Over the years there have been a number of movies and a few television shows that have filmed at Kennedy, although far fewer than you would expect considering that the location is historic and iconic, and filled with lots of cool hardware.

Oh, there are lots of reasons why I hate the guy besides the fact that he fills his movies with awful actors, insipid dialogue, and groan-inducing inappropriate slapstick humor. He is really bad as an action director, for instance. The best action directors—James Cameron, for example—are really good at filming and editing in such a way that the audience is able to follow the characters and everything that is going on. Bay, however, just throws stuff on the screen. Watch the opening sequence of Transformers 2—or the long end sequence, for that matter—and try to figure out what the hell is going on. You can’t. It’s impossible to figure out the bad robots from the good ones, and who’s winning and who’s losing, and why the military guys keep shooting even though it doesn’t do a damn thing. And stuff happens in his movies that makes no sense at all. Like why do his characters walk places when their pet robot could just turn into a car and drive them there? Or how come his robots can suddenly teleport, or turn into hot coeds who enroll in college in order to seduce and then kill dumb teenagers? Plus, he doesn’t care about even basic continuity (see the aforementioned movie and spot the dumb math error when the robots dive in the ocean to resurrect Megatron, or notice that the aircraft carrier that gets sunk in the middle of the movie appears again later at the end). Plus, Bay’s movies are all idiotically loud. I blame my hearing loss on the fact that I watched the first two hours of Armageddon back in 1998 before I finally walked out of the theater. My ears didn’t stop ringing until 2002.
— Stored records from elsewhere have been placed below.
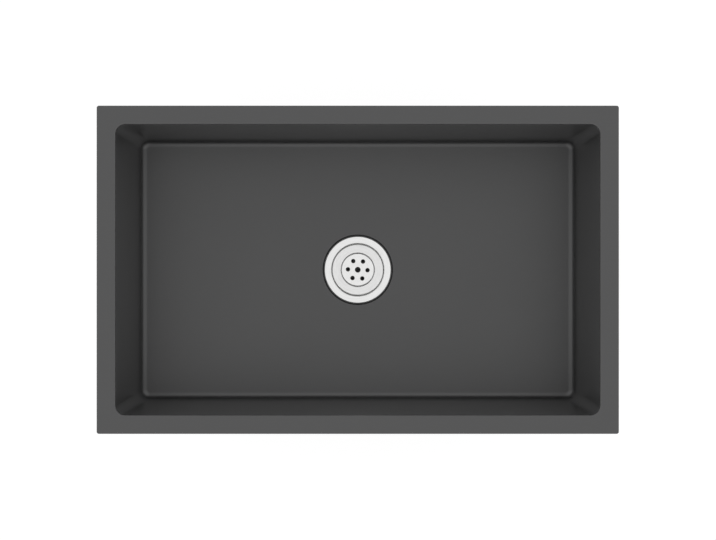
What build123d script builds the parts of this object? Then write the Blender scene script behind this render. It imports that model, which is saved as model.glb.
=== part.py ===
from build123d import *
import math
import os

# Undermount single-bowl kitchen sink with its strainer waste, in millimetres.
# The origin is the centre of the flange's top face: +X along the bowl, +Y to the back, +Z up.
# A bent sheet is drawn by its upper line, which runs outwards from the waste's axis.
# The sheet's other face lies to the right of that run.

# Bowl: the opening, the flange round it and the sheet it is pressed from
opening_length = 650.0
opening_width = 390.0
corner_radius = 13.0        # between two walls, inside
flange_border = 25.0
flange_corner_radius = 3.0
sheet = 1.2
rim_round = 2.0             # where the flange turns down into a wall
bowl_depth = 200.0          # flange top to the floor at the waste
wall_draw = 7.5             # how far a wall leans in from flange to floor
foot_bend = 9.0             # inside radius between wall and floor
floor_fall = 4.5            # fall of the floor from an end wall to the waste

# Recess in the floor for the waste
recess_gap = 3.1            # round the edge of the cup's flange
recess_slope = 70.0         # of the recess wall, degrees from level
floor_hole_gap = 1.1        # between the cup's mouth and the edge of the floor's hole

# Strainer cup
cup_sheet = 1.0
cup_flange_radius = 48.0
cup_sunk = 0.4              # cup flange below the edge of the recess
mouth_radius = 38.0
ledge_width = 3.6           # the strainer stands on this ledge
cup_depth = 44.0            # cup flange to the cup's bottom
cup_taper = 1.5             # how much narrower the cup is at its bottom
cup_foot = 4.0              # height and run of the cone between the cup's wall and bottom
outlet_count = 6
outlet_ring_radius = 20.5
outlet_width = 8.0
outlet_arc = 30.0           # degrees between the centres of a slot's round ends

# Lift-out strainer
strainer_sheet = 0.8
mouth_clearance = 0.6       # round the strainer's rim
strainer_sunk = 0.2         # strainer rim below the cup's flange
skirt_height = 2.2
rim_land = 1.9              # level rim outside the dish
dish_rise = 2.0
step_radius = 24.1          # middle of the step round the holed disc
step_run = 1.2
step_height = 2.0
drain_hole_count = 6
drain_hole_radius = 3.05
drain_hole_ring_radius = 14.3
drain_hole_turn = -2.5      # degrees, seen from above
centre_hole_radius = 4.0

# Seals
upper_seal_thickness = 1.5
upper_seal_setback = 1.0    # from the edge of the cup's flange
lower_seal_thickness = 3.0
lower_seal_setback = 1.0    # from the foot of the recess
seal_hole_gap = 1.0         # seal bores are wider than the floor's hole

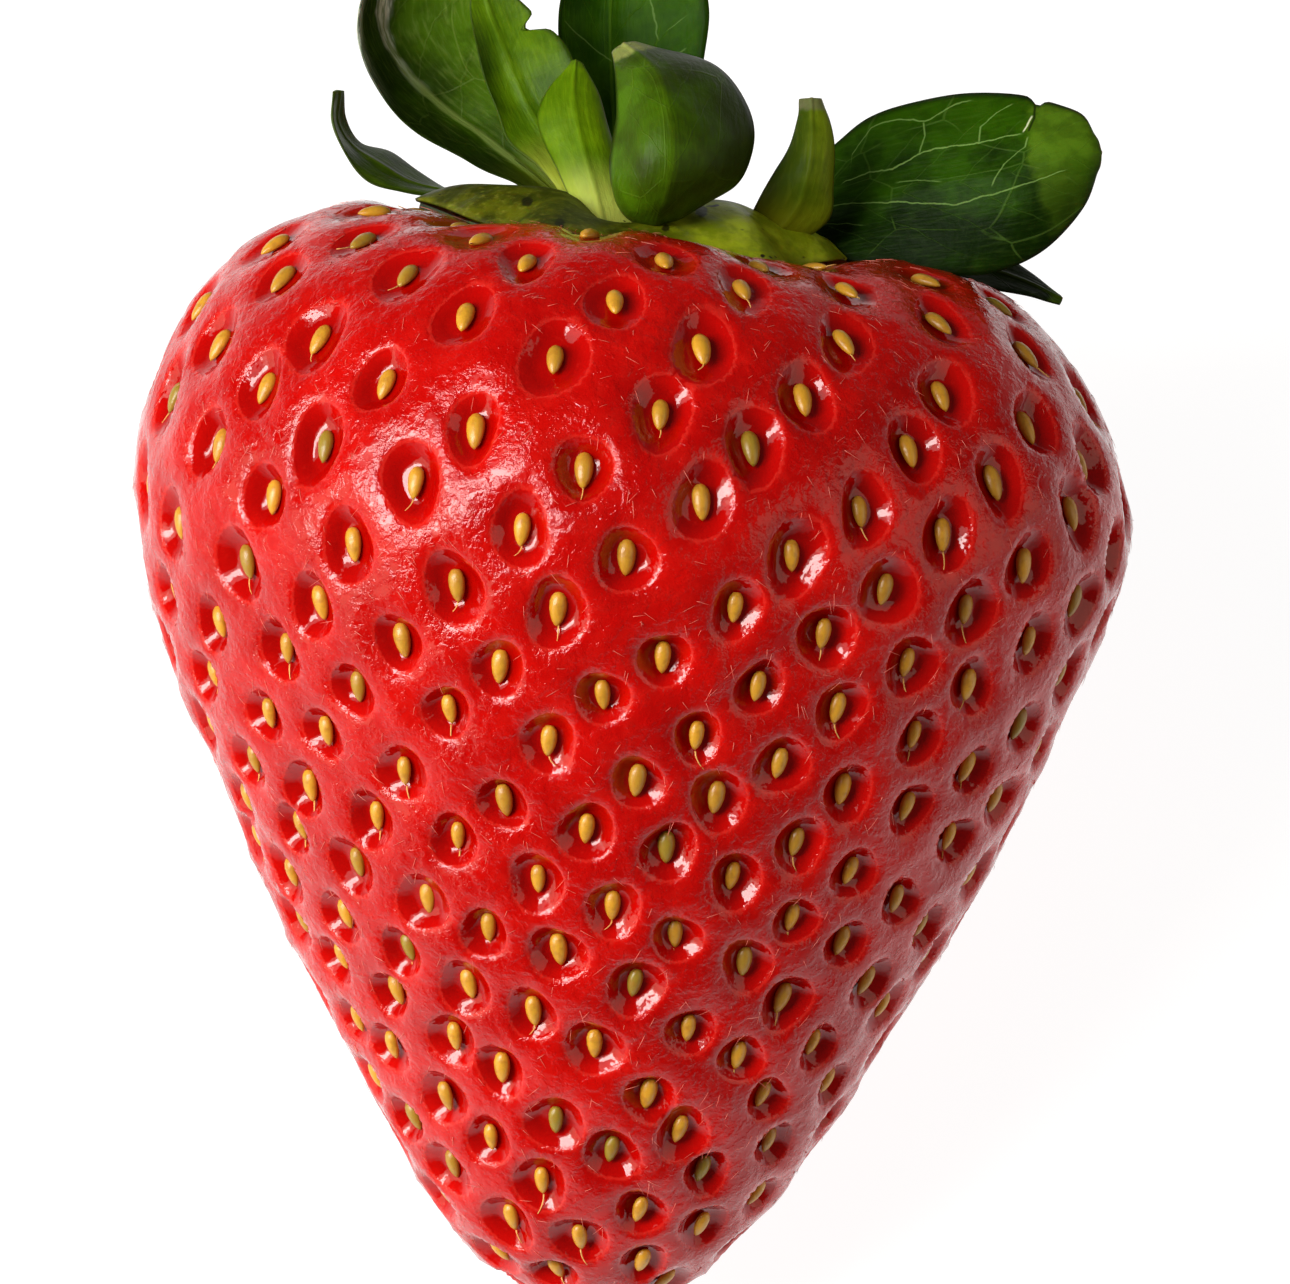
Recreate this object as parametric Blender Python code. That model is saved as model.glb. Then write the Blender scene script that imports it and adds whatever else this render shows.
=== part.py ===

So yeah, I really really hate Michael Bay.

But surprisingly, I found myself somewhat less than dismayed to learn that Bay is going to film parts of Transformers 3 at the Kennedy Space Center this fall.

Over the years there have been a number of movies and a few television shows that have filmed at Kennedy, although far fewer than you would expect considering that the location is historic and iconic, and filled with lots of cool hardware. Space Cowboys filmed there a decade ago, and Armageddon a few years before that. There was also the 1996–1997 TV show The Cape, about a group of shuttle astronauts. A lot of space enthusiasts hated The Cape, but I thought that it had its moments, such as giving Adam Baldwin his first opportunity to play a space traveler. (Alas, sadly it is not available on DVD.) The original Star Trek had an episode that partly took place at what was then called Cape Kennedy, but did not actually film there, with an alien operative named Gary Seven attempting to sabotage a Saturn V launch. Perhaps the movie that took the greatest advantage of the location was unfortunately the terminally boring Marooned.

My own personal favorite KSC appearance was in a two-part episode of The Six Million Dollar Man filmed in 1977. The episode featured a number of unique shots of the space center, including a scene on the roof of the Vehicle Assembly Building, and another in the blast room under one of the Saturn launch pads. Although I was never a big fan of the show as a kid, I thought that this episode was incredibly cool because of all the scenes of KSC. But most importantly, it had the lovely Jenny Agutter playing a British astronaut. I had a big crush on Jenny Agutter (and her adorable nose), and was terribly disappointed when I learned that Britain didn’t have any astronauts who looked like her. (Sadly, The Six Million Dollar Man is also not available on DVD, at least not in the United States.)

Transformers 3 might actually show NASA in a positive light.

So now Michael Bay’s headed to the Cape, and at least part of the action will involve a shuttle launch. Perhaps at some point we’ll see giant robots climbing the launch towers and maybe even the VAB. Apparently, in the original Japanese animated Transformers series, there’s a Decepticon ridiculously named Astrotrain whose secret identity is a space shuttle, or a train (I don’t know, I don’t read Japanese, and the entire genre has always seemed so silly and stupid that I’ve never paid any attention to it). Maybe the crawler-transporter is a Constructicon, perhaps capable of teleporting and traveling through time. It probably will make no sense at all, because Bay doesn’t care about such trivia as plot and logic; he just wants to blow stuff up.

When government agencies grant filmmakers permission to film on government property and use government hardware, they almost always require script approval so that the government doesn’t look bad. In Armageddon, NASA got to save the planet and the NASA administrator was portrayed as a hero (although NASA’s asteroid survey program somehow failed to spot a Texas-sized rock until it was almost too late). Bay clearly loves military hardware, and his Transformer movies are practically recruiting films for all the time they devote to planes and tanks and ships. Transformers 3 might actually show NASA in a positive light.

Now there’s no point in reading symbolism into most human activities, and certainly no point in reading it into Michael Bay films. But it is at least worth noting that while Hollywood makes billions of dollars with movies involving space travel and alien robots, the American space program is heading toward an extended gap in its ability to launch astronauts into space. And of course, during this same gap, America’s robots will be landing on Mars, orbiting Jupiter and several asteroids, and zooming past Pluto. But the movie-going public isn’t very interested in those kinds of robots.

Although I hate Michael Bay with all my soul, if Crawlerbot throws Endeavourbot into the VAB and the building comes crashing down, maybe we’ll get lucky and the debris will crush Shia LaBeouf and Megan Fox flat and end the series once and for all. Loudly, of course.

If that happens, I’ll probably go see it.